The increase in US bond yields slowed down, which translated into a significant depreciation of the dollar. Simultaneously, the US S&P 500 index returned to its all-time highs, and the technology sector, previously under pressure from the debt market, also took a breather. In short: the risk appetite is booming, and the environment has become much more favourable for emerging markets currencies and assets.
The situation looks a bit as if at the end of the quarter, the fear of a pandemic disappeared, and such advantages as a rapid course of the vaccination program no longer mattered. The main beneficiary of the global economic rebound and the return of inflation were to be the emerging markets currencies, including the euro among the G-10, which was supported, among others, by the characteristics of the European stock market.
Euro trades bid once again
After all, this is nothing new. The common currency entered the year as an investor favourite but lost that status along the way due to the epidemic situation and the reshuffling of the government bond market. There are many indications that the low levels of the EUR/USD exchange rate at the start acted as a magnet for capital and investment ideas from a few months ago are undergoing a revival. Needless to say, the sudden demand for the euro also translated into a turnaround in the common currency against the pound. The EUR/GBP pair declines were one of the stronger trends, which had its basis in a gigantic difference in vaccination rate. The rate hike acts as an accelerating snowball and pushes the pound into the defensive territory, also against the zloty and other currencies.

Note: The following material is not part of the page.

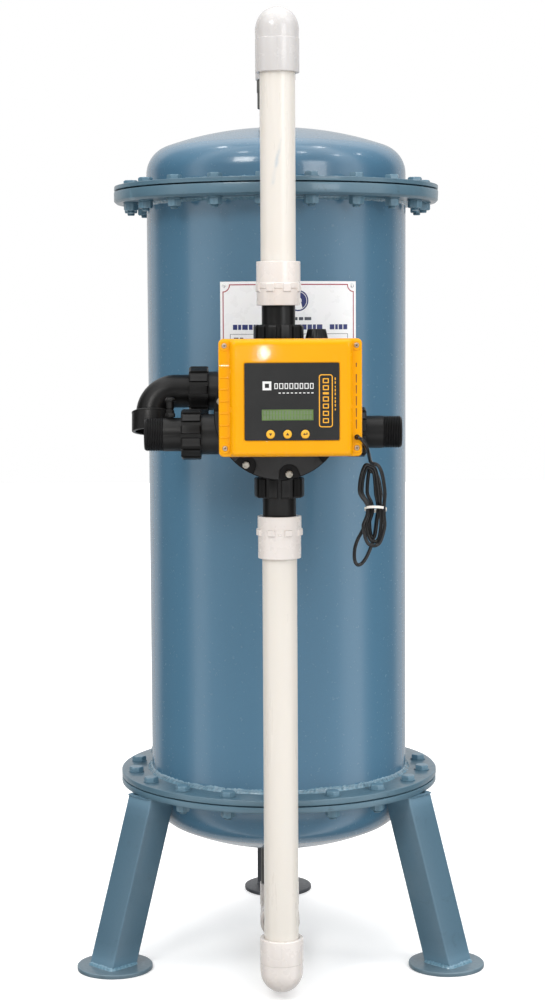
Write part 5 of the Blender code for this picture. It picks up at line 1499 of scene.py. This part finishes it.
# two rows of slightly darker character cells, with nothing written in them
CELL_PITCH, CELL_SIZE, CELL_START = (4.02, 6.1), (3.0, 5.2), (2.6, 1.6)      # in x and z
cells = Geo()
for row in range(2):
    for col in range(16):
        x = GLASS_X[0] + CELL_START[0] + col * CELL_PITCH[0]
        z = GLASS_Z[0] + CELL_START[1] + row * CELL_PITCH[1]
        cells.add(extruded(round_rect(x, x + CELL_SIZE[0], z, z + CELL_SIZE[1], 0.2, 1),
                           -399.58, -399.66))
piece("display_cells", cells, ["cell"], angle=40)

# keys: domed caps with a raised sign
KEY_PROFILE = [(0, 402.05, 0), (4.4, 401.9, 1.2), (5.75, 401.2, 0.9), (5.75, 395.6, 0.2),
               (2.0, 395.6, 0), (2.0, 389.3, 0.2), (0, 389.3, 0)]
# signs as (x, z) from the key's middle
KEY_SIGNS = {
    "down": [(-2.2, 1.4), (2.2, 1.4), (0, -2.2)],
    "up": [(-2.2, -1.4), (2.2, -1.4), (0, 2.2)],
    "enter": [(-3.0, 0), (-0.8, 1.8), (-0.8, 0.6), (1.7, 0.6), (1.7, 2.3), (2.9, 2.3),
              (2.9, -0.6), (-0.8, -0.6), (-0.8, -1.8)]}
for name, x in KEYS.items():
    cap = Geo(turned(KEY_PROFILE, 56, closed=False), pose((x, 0, KEY_Z), FRONT))
    piece(f"key_{name}_cap", cap, ["key"], "button_" + name,
          body="key_" + name, angle=40)
    sign = [(x + across, KEY_Z + up) for across, up in KEY_SIGNS[name]]
    piece(f"key_{name}_sign", Geo(extruded(sign, -401.9, -402.18)), ["dark_ink"],
          body="key_" + name, angle=50)

# base: black tray behind the lid, its back plate, and a gasket line, as (inset, y)
BASE_WALL = ((3.0, -365.5), (0.1, -365.5), (0.0, -365.0), (0.0, -354.6), (0.8, -352.8),
             (2.6, -352.05), (40.0, -352.05), (40.0, -354.4), (3.0, -354.6))
BASE_GASKET = ((0.9, -365.2), (0.9, -367.4), (4.0, -367.4), (4.0, -365.2))
geo = Geo(wrapped(case_loops(BASE_WALL)))
geo.add(rect_slab((CASE_X[0] + 39.0, CASE_X[1] - 39.0), (CASE_Z[0] + 39.0, CASE_Z[1] - 39.0),
                  2.0, ((0.0, -352.1), (0.0, -354.3))))
geo.add(wrapped(case_loops(BASE_GASKET)), slot=1)
piece("controller_tray", geo, ["black", "rubber"], "controller_base", angle=34)

# =====================================================================
# power cable and its tie
# =====================================================================
CABLE_R = 2.45
COIL_TOP, COIL_LOW, COIL_FRONT_Y, COIL_PITCH = 760.0, 648.0, -350.0, 7.0
COIL_MIDDLE, WAIST_Z, WAIST_PINCH = 130.0, 697.0, 0.58
LEFT_REACH, RIGHT_REACH = (18.5, 12.6, 6.4, 3.0), (17.6, 11.4, 5.2, 15.0)     # per loop


def smooth(t):
    t = max(0.0, min(1.0, t))
    return t * t * (3 - 2 * t)


def strand(turn):
    """A point of the coil: flat loops, one behind the other, pinched at the tie."""
    k = int(turn)
    angle = 2 * math.pi * turn
    top, low = COIL_TOP - 4.2 * k, COIL_LOW + 4.6 * k      # each loop is shorter
    z = (top + low) / 2 + (top - low) / 2 * math.cos(angle)
    side = math.sin(angle)
    wide = RIGHT_REACH[k] if side > 0 else LEFT_REACH[k]
    if z > WAIST_Z:
        share = (z - WAIST_Z) / (top - WAIST_Z)
        pinch = WAIST_PINCH + 0.42 * smooth(share / 0.42)
        middle = COIL_MIDDLE - 6.0 * smooth(share / 0.45)
    else:
        share = (WAIST_Z - z) / (WAIST_Z - low)
        pinch = WAIST_PINCH + 0.34 * smooth(share / 0.45)
        middle = COIL_MIDDLE - 2.6 * smooth(share / 0.5)
    blunt = math.copysign(abs(side) ** 0.72, side)
    x = middle + wide * pinch * blunt + 0.9 * math.sin(turn * 9.1 + 0.7)
    return x, COIL_FRONT_Y + COIL_PITCH * turn, z


# from the lid's lower right corner to the coil
LEAD = [(CABLE_X, -383.0, CABLE_Z), (CABLE_X, -389.5, CABLE_Z), (104.2, -393.6, 797.4),
        (108.6, -394.8, 794.4), (113.2, -392.4, 788.0), (116.5, -386.0, 780.5),
        (119.2, -374.5, 771.5), (121.4, -362.0, 763.6)]
FREE_END = [(132.0, -327.6, 684.0), (129.4, -326.4, 664.0), (125.0, -325.4, 647.0),
            (119.0, -324.6, 632.0), (112.0, -323.6, 621.6), (105.6, -322.9, 619.6),
            (101.9, -322.4, 627.0), (102.2, -321.8, 641.0), (105.8, -321.2, 653.0),
            (110.6, -320.6, 662.0), (114.6, -320.0, 670.0)]
GROMMET = [(3.1, 1.4, 0.3), (3.6, 0.8, 0.4), (3.6, -1.0, 0), (2.3, -1.0, 0), (2.3, 1.4, 0.3)]
coil = [strand(i / 24) for i in range(3 * 24 + 6)]
line = (curve_points(LEAD, 6)[:-1] + curve_points(coil, 3)[:-1]
        + curve_points([coil[-1]] + FREE_END, 6))
geo = Geo(tube(line, CABLE_R, 16))
geo.add(turned(GROMMET, 40), matrix=pose((CABLE_X, -388.3, CABLE_Z), FRONT))
piece("cable_bundle", geo, ["cable"], "power_cable", angle=60)

# flat nylon tie round the pinched bundle, with its square head at the back
TIE = Vector((129.8, COIL_FRONT_Y + COIL_PITCH * 1.75, WAIST_Z))
TIE_REACH_X, TIE_REACH_Y, TIE_T, TIE_HALF = 14.0, 16.4, 1.1, 1.7
loops = []
for k in range(72):
    angle = 2 * math.pi * k / 72
    x, y = math.cos(angle), math.sin(angle)
    r = 1 / math.sqrt((x / TIE_REACH_X) ** 2 + (y / TIE_REACH_Y) ** 2)
    tilt = -0.6 * x - 4.6 * y
    loops.append([(TIE.x + wide * x, TIE.y + wide * y, TIE.z + rise + tilt)
                  for wide, rise in ((r, -TIE_HALF), (r + TIE_T, -TIE_HALF),
                                     (r + TIE_T, TIE_HALF), (r, TIE_HALF))])
geo = Geo(loft(loops, cap=False, closed=True))
geo.add(rect_slab((TIE.x - 3.2, TIE.x + 3.2), (TIE.z - 6.6, TIE.z - 1.8), 0.8,
                  ((0.5, TIE.y + 21.6), (0.0, TIE.y + 21.0), (0.0, TIE.y + 17.4),
                   (0.5, TIE.y + 16.8))))
piece("cable_tie_band", geo, ["nylon"], "cable_tie", angle=40)

# =====================================================================
# inner parts keep their CAD shape and get their own materials
# =====================================================================
INNER_PARTS = {
    "top_gasket": "painted_gasket", "bottom_gasket": "painted_gasket",
    "top_strainer": "acetal", "bottom_strainer": "acetal", "resin_bed": "beads",
    "stator_disc": "acetal", "rotor": "acetal", "drive_gear": "acetal",
    "motor_pinion": "acetal", "gearmotor": "steel", "circuit_board": "board"}
for node, mat in INNER_PARTS.items():
    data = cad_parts[node].data
    data.materials.clear()
    data.materials.append(MATERIALS[mat])
    for polygon in data.polygons:
        polygon.material_index = 0


# =====================================================================
# stage, light and camera, in metres from the origin
# =====================================================================
def floor_material():
    """Pale to the camera, greyer in bounced light, and mirrored only in a band in front."""
    mat = Mat("studio_floor")
    shade = mat.ramp(mat.noise(scale=1.2, detail=2.0), [(0.3, 0.90), (0.7, 0.92)])
    rays = mat.add("ShaderNodeLightPath").outputs
    ramp_per_metre = -0.2      # the ramp runs from y = 0 to y = -5
    in_front = mat.ramp(mat.math("MULTIPLY", mat.axis(1), ramp_per_metre),
                        [(0.10, 0.0), (0.24, 1.0), (0.56, 1.0), (0.80, 0.0)])
    hidden = mat.math("MULTIPLY", rays["Is Glossy Ray"], mat.math("SUBTRACT", 1.0, in_front))
    camera_glow = 0.27
    return mat.finish(
        Base_Color=mat.mix(rays["Is Diffuse Ray"], shade, (0.50, 0.49, 0.48)),
        Roughness=0.85, Specular_IOR_Level=0.1, Emission_Color=(1.0, 1.0, 1.0),
        Emission_Strength=mat.math("MULTIPLY", rays["Is Camera Ray"], camera_glow),
        Alpha=mat.math("SUBTRACT", 1.0, hidden))


FLOOR_HALF = 9.0
floor_mesh = bpy.data.meshes.new("studio_floor")
floor_mesh.from_pydata([(x * FLOOR_HALF, y * FLOOR_HALF, 0)
                        for x, y in ((-1, -1), (1, -1), (1, 1), (-1, 1))], [], [(0, 1, 2, 3)])
floor_mesh.materials.append(floor_material())
floor = bpy.data.objects.new("studio_floor", floor_mesh)
bpy.context.scene.collection.objects.link(floor)
floor.location.z = -0.0005

# brightness round the horizon: (turn from the camera's side at 0 to straight behind at 1, level)
LEFT_GLOW = [(0.0, 0.33), (0.22, 0.36), (0.34, 0.48), (0.385, 1.10), (0.43, 1.15),
             (0.465, 0.36), (0.51, 0.05), (0.70, 0.06), (0.77, 0.62), (1.0, 0.72)]
RIGHT_GLOW = [(0.0, 0.33), (0.20, 0.38), (0.29, 0.60), (0.345, 1.30), (0.425, 1.55),
              (0.465, 0.42), (0.51, 0.07), (0.68, 0.10), (0.75, 0.62), (1.0, 0.72)]
# brightness by height: a broad soft light overhead, and more of it for reflections
OVERHEAD = [(0.30, 0.0), (0.62, 0.30), (0.85, 0.85), (1.0, 1.0)]
OVERHEAD_SHINE = [(0.60, 0.0), (0.90, 0.25), (1.0, 0.25)]
DIFFUSE_BOOST = 0.42

world = bpy.data.worlds.new("studio")
bpy.context.scene.world = world
world.use_nodes = True
world.node_tree.nodes.clear()
sky = Nodes(world.node_tree)
output = sky.add("ShaderNodeOutputWorld")
split = sky.add("ShaderNodeSeparateXYZ")
sky.feed(split.inputs[0], sky.add("ShaderNodeTexCoord").outputs["Generated"])
sky_x, sky_y, sky_z = split.outputs
turn = sky.math("DIVIDE", sky.math("ARCTAN2", sky.math("ABSOLUTE", sky_x),
                                   sky.math("MULTIPLY", sky_y, -1.0)), math.pi)
horizon = sky.mix(sky.math("GREATER_THAN", sky_x, 0.0), sky.ramp(turn, LEFT_GLOW),
                  sky.ramp(turn, RIGHT_GLOW))
both = sky.mix(1.0, horizon, sky.ramp(sky_z, OVERHEAD), "ADD")
rays = sky.add("ShaderNodeLightPath").outputs
lit = sky.mix(rays["Is Glossy Ray"], both, sky.ramp(sky_z, OVERHEAD_SHINE), "ADD")
glow = sky.add("ShaderNodeBackground")
sky.feed(glow.inputs["Color"], lit)
sky.feed(glow.inputs["Strength"],
         sky.math("ADD", sky.math("MULTIPLY", rays["Is Diffuse Ray"], DIFFUSE_BOOST), 1.0))
plain = sky.add("ShaderNodeBackground")      # white to the camera
sky.feed(plain.inputs["Color"], (1.0, 1.0, 1.0))
sky.feed(plain.inputs["Strength"], 1.0)
choose = sky.add("ShaderNodeMixShader")
for socket, value in zip(choose.inputs,
                         (rays["Is Camera Ray"], glow.outputs[0], plain.outputs[0])):
    sky.feed(socket, value)
sky.feed(output.inputs["Surface"], choose.outputs[0])


def area(name, spot, target, size, power, colour=(1, 1, 1), height=None):
    light = bpy.data.lights.new(name, "AREA")
    light.shape = "RECTANGLE"
    light.size, light.size_y = size, height or size
    light.energy, light.color = power, colour
    obj = bpy.data.objects.new(name, light)
    bpy.context.scene.collection.objects.link(obj)
    obj.location = spot
    obj.rotation_euler = (Vector(target) - Vector(spot)).to_track_quat("-Z", "Y").to_euler()


area("key_soft", spot=(-1.7, -3.0, 2.9), target=(0, 0, 0.75), size=1.1, power=42,
     colour=(1.0, 0.985, 0.96))
area("fill_soft", spot=(2.1, -3.2, 1.8), target=(0, 0, 0.7), size=1.4, power=26,
     colour=(0.97, 0.985, 1.0))
area("low_fill", spot=(0.0, -3.4, 0.35), target=(0, 0, 0.3), size=1.6, power=5)
# ceiling panels, seen as small glints on the top head's knuckle
CEILING = ((-1.03, 0.10), (-0.96, -1.26), (0.80, -1.44), (0.90, -0.21), (2.26, -1.17),
           (2.55, 0.11))
for i, (x, y) in enumerate(CEILING):
    area(f"ceiling_{i + 1}", spot=(x, y, 3.2), target=(0, 0, 1.2), size=0.24, power=1.7,
         height=0.20)
# two small lamps by the camera, seen as glints on the yellow cover
area("cover_glint_1", spot=(-0.014, -3.06, 0.868), target=(-0.022, -0.37, 0.912), size=0.016,
     power=0.30, height=0.036)
area("cover_glint_2", spot=(-0.124, -3.06, 0.860), target=(-0.075, -0.36, 0.908), size=0.025,
     power=0.5, height=0.07)

CAMERA_SPOT = (-0.0275, -3.0678, 0.9517)
camera = bpy.data.cameras.new("camera")
camera.sensor_fit = "AUTO"
camera.sensor_width = 36.0
camera.lens = 73.66464
camera.clip_start, camera.clip_end = 0.05, 60.0
eye = bpy.data.objects.new("camera", camera)
bpy.context.scene.collection.objects.link(eye)
rightward = Vector((0.99996, -0.00685, -0.00530)).normalized()
forward = Vector((0.00636, 0.99618, -0.08708)).normalized()
upward = rightward.cross(forward).normalized()
view = Matrix.Identity(4)
for i in range(3):
    view[i][0], view[i][1], view[i][2] = rightward[i], upward[i], -forward[i]
view.translation = Vector(CAMERA_SPOT)
eye.matrix_world = view
scene = bpy.context.scene
scene.camera = eye
scene.view_settings.view_transform = "Standard"
scene.view_settings.look = "None"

The signal that the recovery is about to start spreading worldwide comes from a series of data from the USA. The industry is in excellent shape everywhere, but the strongest ever sentiment in the services sector and speedy recovery of jobs lost during the pandemic are signs that the rapid economic recovery has already begun. Given such circumstances, we believe the dollar will perform poorly in this environment, and we continue to view its first-quarter dominance as a rebound from the 2020 downturn. Our forecasts assume that the EUR/USD pair will be around 1.25 at the end of the year. Fear of a third wave of the pandemic seems to be waning as there are indications that it peaked before Easter. Also, the retreat from the dollar – while expected – may prove premature. The euro has scarcely any real arguments behind it and offers only promises that do not always materialise as the last months have shown.